“纪城,”兄弟语气缓了下去,“你看看你现在这个样子,这都过去几天了,你还没走出来,这都不叫爱吗?”

“爱……?”纪城失魂落魄地坐到沙发上,用手捂住脸,颤抖着肩膀哭了起来,“现在说这个……还有什么用……呜呜……都离婚了……”

“别哭了,”兄弟看他这个样子,也不好意思凶他,语气放软了下来,“也不是没有挽回的余地,一会他来了对人好点,他对你肯定还有感情,刚刚通电话的时候他挺关心你的。”

纪城抬头看着他,含着泪的眸子里仿佛闪着光:“真的?”

兄弟静了两秒钟,走过去拍了拍他的肩:“真的啊,我跟他说你还爱他他马上就要来看你,他要来拿东西那都是借口,主要就是来看你,照顾你。”

“真的吗?”纪城擦了擦眼泪,惨兮兮的,像是病入膏肓的病人抓住了点生的希望。

“真的。”兄弟郑重地点头。

……

祈昭尘开车这一路上都在想纪城兄弟的那番话,眸色愈发阴沉,他咬了咬唇,婚都离了,现在说那些喜欢自己的话,还有什么意义?就算自己现在过去照顾他,那也是出于人道主义,毕竟也是前夫,总不能看他真的把身体搞垮了死在家里。

很快,到了原来的家,密码还是原来的密码,他开了门就冲进去,纪城的兄弟看样子已经走了。

屋子里满是酒气,祈昭尘把车钥匙往鞋柜上一扔,快步走到客厅。只见纪城正跪在地上,低着头,在专心地捡地上摔碎了的酒瓶碎片,那样子看上去分外狼狈,已经全然没有了曾经的精神气质。

“纪城?”祈昭尘喊他。

纪城的身体猛地一滞,抬头望向祈昭尘,眼神像一只受惊的小鹿,慌乱无措。

“你在做什么?”祈昭尘走过去,发现地上不仅仅有酒,还有血,纪城的手被玻璃碎片划伤了,他却好像一点也感受不到痛。

“我,我……”纪城望了他一眼,一点也不像从前那样嚣张跋扈,反而整个人看上去颓废又怯懦,他又捡起一片来,“摔,摔碎了……得收拾好。”

“松手!”祈昭尘一把抓住他的手,沉着冷静的性子此时却一阵恼怒,“你的手被割伤了,感觉不到痛吗?”
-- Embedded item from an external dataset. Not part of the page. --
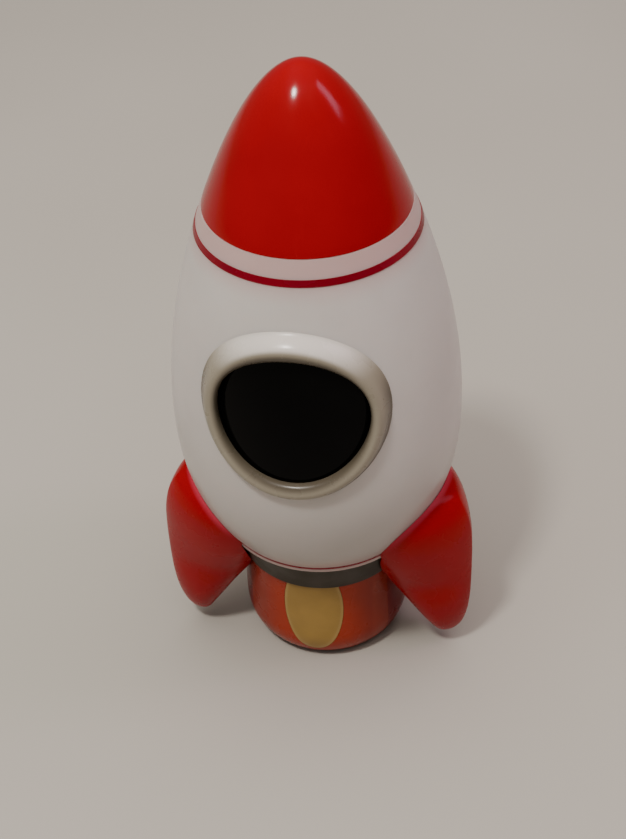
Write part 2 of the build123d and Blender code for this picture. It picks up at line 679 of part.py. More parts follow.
with BuildPart() as base_plate:
    with BuildSketch(Plane.XY.offset(PLATE_BOTTOM)):
        Circle(PLATE_RADIUS)
    extrude(amount=PLATE_TOP - PLATE_BOTTOM)
    with BuildSketch():
        Circle(PLATE_RADIUS)
        Circle(PLATE_RADIUS - RIM_WIDTH, mode=Mode.SUBTRACT)
    extrude(amount=PLATE_BOTTOM)
    with BuildSketch(Plane.XY.offset(PLATE_TOP)):
        with Locations(door_screw_spot):
            Circle(DOOR_BOSS_RADIUS)
    extrude(amount=DOOR_BOSS_HEIGHT)
    with BuildSketch(Plane.XY.offset(PLATE_BOTTOM)):
        door_outline(DOOR_FIT)
    extrude(amount=DOOR_RECESS, mode=Mode.SUBTRACT)
    with BuildSketch(Plane.XY.offset(RECESS_TOP)):
        Circle(CELL_OPENING_RADIUS)
        with Locations(door_screw_spot):
            Circle(DOOR_SCREW["shank"] + THREAD_FIT)
    extrude(amount=PLATE_TOP + DOOR_BOSS_HEIGHT - RECESS_TOP, mode=Mode.SUBTRACT)
    with BuildSketch(Plane.XY.offset(PLATE_BOTTOM)):
        with Locations(*plate_screw_spots):
            Circle(PLATE_SCREW["shank"] + 2 * SEAT_GAP)
        with Locations(switch_spot):
            Rectangle(knob_slot_length, knob_slot_width)
    extrude(amount=PLATE_TOP - PLATE_BOTTOM, mode=Mode.SUBTRACT)
    with BuildSketch(Plane.XY.offset(PLATE_BOTTOM)):
        with Locations(*plate_screw_spots):
            Circle(PLATE_SCREW["head"] + 2 * SEAT_GAP)
    extrude(amount=PLATE_SCREW["head_height"] + SEAT_GAP, mode=Mode.SUBTRACT)
finish(base_plate.part, "base_plate")

plate_screw_seat = PLATE_BOTTOM + PLATE_SCREW["head_height"]
finish(screw_group(facing_down(plate_screw_spots, plate_screw_seat), PLATE_SCREW), "base_plate_screws")

# ================================================================ battery door
with BuildPart() as battery_door:
    with BuildSketch(Plane.XY.offset(DOOR_BOTTOM)):
        door_outline(0.0)
    extrude(amount=DOOR_THICKNESS)
    with BuildSketch(Plane.XY.offset(DOOR_BOTTOM)):
        with Locations(door_screw_spot):
            Circle(DOOR_SCREW["shank"] + THREAD_FIT)
    extrude(amount=DOOR_THICKNESS, mode=Mode.SUBTRACT)
    with BuildSketch(Plane.XY.offset(DOOR_BOTTOM)):
        with Locations(door_screw_spot):
            Circle(DOOR_SCREW["head"] + THREAD_FIT)
    extrude(amount=DOOR_SCREW["head_height"], mode=Mode.SUBTRACT)
finish(battery_door.part, "battery_door")

door_screw_seat = DOOR_BOTTOM + DOOR_SCREW["head_height"] - THREAD_FIT
finish(screw_on(facing_down([door_screw_spot], door_screw_seat)[0], DOOR_SCREW), "door_screw")

cell_spots = spots(CELL_AZIMUTHS, CELL_CIRCLE)
with BuildPart() as door_contacts:
    with BuildSketch(Plane.XY.offset(DOOR_TOP)):
        with Locations(*cell_spots):
            Circle(CONTACT_RADIUS)
        with BuildLine():
            Line(cell_spots[1], cell_spots[2])
        trace(line_width=CONTACT_STRIP_WIDTH)
    extrude(amount=CONTACT_THICKNESS)
finish(door_contacts.part, "door_contacts")

# ================================================================ cells and their box
with BuildPart() as batteries:
    with BuildSketch(Plane.XY.offset(CELL_BOTTOM)):
        with Locations(*cell_spots):
            Circle(CELL_RADIUS)
    extrude(amount=CELL_LENGTH - CELL_NUB_HEIGHT)
    chamfer(batteries.edges().filter_by(GeomType.CIRCLE), CELL_EDGE)
    with BuildSketch(Plane.XY.offset(CELL_TOP - CELL_NUB_HEIGHT)):
        with Locations(*cell_spots):
            Circle(CELL_NUB_RADIUS)
    extrude(amount=CELL_NUB_HEIGHT)
finish(batteries.part, "batteries")

board_post_spots = spots(BOARD_POST_AZIMUTHS, BOARD_POST_CIRCLE)
with BuildPart() as battery_box:
    with BuildSketch(Plane.XY.offset(BOX_BOTTOM)):
        Circle(BOX_RADIUS)
    extrude(amount=BOX_TOP - BOX_BOTTOM)
    with BuildSketch(Plane.XY.offset(BOX_FLANGE_BOTTOM)):
        Circle(BOX_FLANGE_RADIUS)
        with Locations(*box_screw_spots):
            Circle(BOX_SCREW["shank"] + 2 * SEAT_GAP, mode=Mode.SUBTRACT)
        with Locations(lead_hole_spot):
            Circle(LEAD_HOLE_RADIUS, mode=Mode.SUBTRACT)
    extrude(amount=BOX_FLANGE_THICKNESS)
    with BuildSketch(Plane.XY.offset(BOX_TOP)):
        with Locations(*board_post_spots):
            Circle(BOARD_POST_RADIUS)
    extrude(amount=BOARD_STAND_OFF - SEAT_GAP)
    with BuildSketch(Plane.XY.offset(BOX_BOTTOM)):
        with Locations(*cell_spots):
            Circle(CELL_RADIUS + CELL_FIT)
    extrude(amount=BOX_CEILING_BOTTOM - BOX_BOTTOM, mode=Mode.SUBTRACT)
    with BuildSketch(Plane.XY.offset(BOARD_BOTTOM)):
        with Locations(*board_post_spots):
            Circle(BOARD_SCREW["shank"] + THREAD_FIT)
    extrude(amount=-BOARD_SCREW["length"], mode=Mode.SUBTRACT)
finish(battery_box.part, "battery_box")

finish(screw_group(facing_up(box_screw_spots, BOX_FLANGE_TOP + THREAD_FIT), BOX_SCREW), "battery_box_screws")


def contact_spring(x, y):
    """One coil spring that presses on a cell."""
    coil_height = SPRING_ROOM - 2 * SPRING_WIRE - 2 * SEAT_GAP
    base = CELL_TOP + SPRING_WIRE + SEAT_GAP
    with BuildPart() as spring:
        with BuildLine():
            coil = Helix(
                pitch=coil_height / SPRING_TURNS,
                height=coil_height,
                radius=SPRING_RADIUS,
                center=(x, y, base),
            )
        with BuildSketch(Plane(origin=coil @ 0, z_dir=coil % 0)):
            Circle(SPRING_WIRE)
        sweep()
    return spring.part


finish(Compound(children=[contact_spring(x, y) for x, y in cell_spots]), "battery_springs")

# ================================================================ lamp board
with BuildPart() as led_board:
    with BuildSketch(Plane.XY.offset(BOARD_BOTTOM)):
        Circle(BOARD_RADIUS)
        with Locations(*board_post_spots):
            Circle(BOARD_SCREW["shank"] + 2 * SEAT_GAP, mode=Mode.SUBTRACT)
    extrude(amount=BOARD_THICKNESS)
finish(led_board.part, "led_board")

finish(screw_group(facing_up(board_post_spots, BOARD_TOP + THREAD_FIT), BOARD_SCREW), "board_screws")

led_spots = spots(LED_AZIMUTHS, LED_CIRCLE)
led_bottom = BOARD_TOP + SEAT_GAP / 2
with BuildPart() as leds:
    with BuildSketch(Plane.XY.offset(led_bottom)):
        with Locations(*led_spots):
            Circle(LED_FLANGE_RADIUS)
    extrude(amount=LED_FLANGE_HEIGHT)
    with BuildSketch(Plane.XY.offset(led_bottom + LED_FLANGE_HEIGHT)):
        with Locations(*led_spots):
            Circle(LED_RADIUS)
    extrude(amount=LED_BARREL_HEIGHT)
    fillet(leds.edges().filter_by(GeomType.CIRCLE).group_by(Axis.Z)[-1], LED_RADIUS * LED_DOME_SHARE)
finish(leds.part, "leds")

with BuildPart() as board_components:
    with BuildSketch(Plane.XY.offset(led_bottom)):
        Rectangle(CHIP_SIZE[0] / 2, CHIP_SIZE[1] / 2)
    extrude(amount=CHIP_SIZE[2])
    resistor_seat = led_bottom + RESISTOR_RADIUS
    for azimuth in RESISTOR_AZIMUTHS:
        x, y = spot(azimuth, RESISTOR_OUT)
        with BuildSketch(Plane(origin=(x, y - RESISTOR_LENGTH / 2, resistor_seat), z_dir=(0, 1, 0))):
            Circle(RESISTOR_RADIUS)
        extrude(amount=RESISTOR_LENGTH)
finish(board_components.part, "board_components")

# ================================================================ power switch
switch_bottom = PLATE_TOP + SEAT_GAP
cavity_length = KNOB_HEAD_LENGTH + SWITCH_TRAVEL + 2 * SLIDE_FIT
cavity_width = KNOB_HEAD_WIDTH + 2 * SLIDE_FIT
with BuildPart() as switch_body:
    with BuildSketch(Plane.XY.offset(switch_bottom)):
        with Locations(switch_spot):
            Rectangle(SWITCH_LENGTH, SWITCH_WIDTH)
    extrude(amount=SWITCH_HEIGHT)
    with BuildSketch(Plane.XY.offset(switch_bottom)):
        with Locations(switch_spot):
            Rectangle(cavity_length, cavity_width)
    extrude(amount=KNOB_HEAD_HEIGHT + 2 * SLIDE_FIT, mode=Mode.SUBTRACT)
finish(switch_body.part, "switch_body")

with BuildPart() as switch_knob:
    with BuildSketch(Plane.XY.offset(KNOB_BOTTOM)):
        with Locations((SWITCH_X_OFF, switch_spot[1])):
            Rectangle(KNOB_LENGTH, KNOB_WIDTH)
    extrude(amount=switch_bottom + SLIDE_FIT - KNOB_BOTTOM)
    with BuildSketch(Plane.XY.offset(switch_bottom + SLIDE_FIT)):
        with Locations((SWITCH_X_OFF, switch_spot[1])):
            Rectangle(KNOB_HEAD_LENGTH, KNOB_HEAD_WIDTH)
    extrude(amount=KNOB_HEAD_HEIGHT)
finish(switch_knob.part, "switch_knob")

# ================================================================ leads
LEAD_DROP = 4.0  # height of the bend above the board
LEAD_LANDING = 2.2  # in from the board's edge
LEAD_CLEAR = 1.2  # out from the board's edge
LEAD_STRAIGHT = 6.0  # above the switch before the wire leans out
LEAD_LEAN = 6.0
LEAD_OVER_FLANGE = 8.0
LEAD_UNDER_TOP = 3.0


def lead(side):
    """A wire from the switch up past the battery box and over the edge of the board."""
    x = side * LEAD_SPACING
    start = switch_bottom + SWITCH_HEIGHT
    inner = -(BOARD_RADIUS + LEAD_CLEAR + LEAD_RADIUS)
    inner = min(inner, -(BOX_RADIUS + 2 * LEAD_RADIUS))
    landing = -(BOARD_RADIUS - LEAD_LANDING)
    with BuildPart() as wire:
        with BuildLine():
            path = FilletPolyline(
                (x, -SWITCH_OUT, start),
                (x, -SWITCH_OUT, start + LEAD_STRAIGHT),
                (x, -LEAD_HOLE_OUT, start + LEAD_STRAIGHT + LEAD_LEAN),
                (x, -LEAD_HOLE_OUT, BOX_FLANGE_TOP + LEAD_OVER_FLANGE),
                (x, inner, BOX_TOP - LEAD_UNDER_TOP),
                (x, inner, BOARD_TOP + LEAD_DROP),
                (x, landing, BOARD_TOP + LEAD_DROP),
                (x, landing, BOARD_TOP),
                radius=LEAD_BEND,
            )
        with BuildSketch(Plane(origin=path @ 0, z_dir=path % 0)):
            Circle(LEAD_RADIUS)
        sweep()
    return wire.part


finish(lead(-1), "switch_lead_red")
finish(lead(1), "switch_lead_black")
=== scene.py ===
"""Looks of a battery night light shaped like a toy rocket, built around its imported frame."""

import json
from math import copysign, cos, hypot, pi, radians, sin, sqrt

import bpy
from bpy.props import FloatProperty, FloatVectorProperty, PointerProperty
from mathutils import Matrix, Quaternion, Vector


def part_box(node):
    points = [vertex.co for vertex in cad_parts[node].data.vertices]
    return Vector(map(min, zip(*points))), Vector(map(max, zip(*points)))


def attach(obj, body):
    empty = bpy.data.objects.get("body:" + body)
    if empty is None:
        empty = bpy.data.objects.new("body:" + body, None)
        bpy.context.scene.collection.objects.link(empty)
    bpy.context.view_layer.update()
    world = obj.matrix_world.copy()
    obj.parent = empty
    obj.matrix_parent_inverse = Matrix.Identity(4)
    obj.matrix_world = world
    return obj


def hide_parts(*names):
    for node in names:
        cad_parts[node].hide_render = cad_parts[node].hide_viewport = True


bl_info = {
    "name": "Rocket night light",
    "version": (1, 0, 0),
    "blender": (4, 5, 0),
    "location": "3D View > Sidebar > Rocket",
    "description": "Builds the looks of a rocket night light around its packed frame",
    "category": "Object",
}

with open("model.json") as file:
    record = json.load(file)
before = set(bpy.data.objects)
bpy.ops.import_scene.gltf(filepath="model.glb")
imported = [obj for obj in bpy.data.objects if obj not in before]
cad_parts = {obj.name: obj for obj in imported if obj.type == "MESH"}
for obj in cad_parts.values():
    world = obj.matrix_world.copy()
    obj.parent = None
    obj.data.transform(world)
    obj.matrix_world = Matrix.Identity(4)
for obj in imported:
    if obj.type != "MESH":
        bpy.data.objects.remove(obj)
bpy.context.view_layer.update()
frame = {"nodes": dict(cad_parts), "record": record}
NODES = frame["nodes"]
ROCKET = "rocket"
MM = 0.001

BODY_LOW, BODY_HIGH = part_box("body_shell")
NOSE_LOW, NOSE_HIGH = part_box("nose_cap")
COLLAR_LOW, COLLAR_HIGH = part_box("collar_ring")
BEZEL_LOW, BEZEL_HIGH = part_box("porthole_bezel")
REAR_FIN_LOW, REAR_FIN_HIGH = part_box("rear_fin")

PORTHOLE_HEIGHT = (BEZEL_LOW.z + BEZEL_HIGH.z) / 2

# the body bulges by these powers below and above its belly, and the nose narrows by the third
LOWER_FULLNESS = 2.5
UPPER_FULLNESS = 1.87
NOSE_FULLNESS = 1.084
NOSE_HEIGHT = 36.4 * MM
NOSE_WALL = 2 * MM
NOSE_TIP_WALL = 3 * MM
NOSE_SPIGOT = 6 * MM
NOSE_SPIGOT_WALL = 1.5 * MM
NOSE_SEAT_ROUND = 0.3 * MM
NOSE_POLE = 0.05 * MM
SEAT_CLEARANCE = 0.02 * MM

COLLAR_LOW_RADIUS = 24.0 * MM
COLLAR_BORE = 22.6 * MM
LIP_RADIUS = 28.75 * MM
LIP_BORE = 27.2 * MM
LIP_HEIGHT = 1.1 * MM
LINE_TOP = 1.9 * MM
LINE_BORE = 28.2 * MM

PETAL_HALF_WIDTH = 8.4 * MM
PETAL_HALF_HEIGHT = 17.5 * MM
PETAL_MIDDLE = 22 * MM
CELL_BAND_HEIGHT = 0.0358

FIN_RINGS = 66
FIN_REACH_TRIM = 0.03 * MM
FIN_EDGE_ROUND = 1.2 * MM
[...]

“痛,祈昭尘……”纪城用那只带血的手拉住祈昭尘的手,金豆子大颗大颗地往下掉,“太痛了……”

祈昭尘看他这幅样子,一脸无奈:“快点起来。”

以往祈昭尘根本拽不动纪城,但是这次却很轻松地把他拽了起来扔到沙发上,转身就要去拿药箱。

纪城一脸惊慌失措地拉住他的胳膊,问:“你去哪?”

“你手被划破了,我去找药箱。”祈昭尘把他的手掰下来,药箱还在熟悉的位置,他一下便找到了,返回客厅,坐到纪城旁边。

这个狗崽子,离了婚也不让人省心。

纪城此时整个人看上去颓废极了,浑身散发着酒气,原本最注重的发型此刻却乱糟糟的,衣服上也都是酒精的味道。祈昭尘最怕的还是他把手给伤着了,严重的话还要去医院缝针。

其实纪城酒量很差,平时也不怎么喝酒,主要是觉得酒不好喝。以前虽然回家晚,但也没有醉成这个样子,更不可能成天酗酒。祈昭尘想起纪城兄弟的那些话来,心里有些不太好受。

“祈昭尘……”纪城喃喃唤他的名字。